Theresa May, che è diventata oggi primo ministro a Londra, prendendo possesso del celeberrimo appartamento di Downing Street dieci, e tra i ministri del suo nuovo governo, ha dato il posto d’onore al bizzarro sindaco di Londra, Boris Johson, investendolo della duplice responsabilità di guidare i diplomatici inglesi e di rappresentare in tutto il mondo il Foreign Office, ha pronunciato un discorso di investitura che è apparso più simile a quello di un partito socialista democratico europeo che a quello dei vecchi Tories britannici come molti si aspettavano.

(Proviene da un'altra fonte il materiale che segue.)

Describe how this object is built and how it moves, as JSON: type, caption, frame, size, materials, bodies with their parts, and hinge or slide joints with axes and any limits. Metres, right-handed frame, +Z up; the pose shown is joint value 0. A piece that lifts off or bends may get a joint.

Dalla leadership di un partito che mesi fa ha indetto-e non era in nessun modo obbligatorio-il referendum sull’Europa e che non ha taciuto a nessuno il suo parere personale di voler “remain” nelll’Unione Europea, si poteva attendere-e molti lo hanno fatto- una difesa di questa disgraziata iniziative politica. Il referendum è stato ricordato quasi di sfuggita: ci penserà il Parlamento e il partito che lo controlla a trattare con l’Europa i termini del distacco (se poi ci sarà). Theresa May è andata subito al cuore del problema sociale e politico che il referendum ha rivelato, la spaccatura del Paese in due nazioni, nelle Two Nations di Disraeli, i ricchi e i poveri ,gli istruiti e i gli ignoranti ,i cosmopoliti e i locali, gli avvantaggiati e gli svantaggiati dalla globalizzazione.
Ed è un discorso alla Disraeli quello che la la leader del partito,un discorso di unità della nazione:”We can make Britain a country that works for every one”,un paese che lavora per tutti e per ciascuno.” Il discorso si è concluso con una promessa solenne :”Sotto la mia guida il Partito conservatore si metterà al servizio -completely, absolutely, inequivocally-della gente comune, of the ordinary wokring people.” In mezzo ci sono affermazioni molto chiare su che cosa la premier intende per una Gran Bretagna che funziona per tutti, riconoscendo che l’attuale fase di globalizzazione-la libera circolazione di capitali, la concorrenza di Paesi a bassi salari, l’immigrazione-crea gravi problemi per i lavoratori meno qualificati, per imprese meno competitive per regioni e città periferiche. Non solo welfare ma politiche industriali . Ha mostrato un acuto senso politico che fa cogliere alla May il senso profondo del momento:” Il referendum- ha aggiunto- è un voto per uscire dall’Unione Europea ma è stato anche un voto per un grande mutamento, for a serious change.”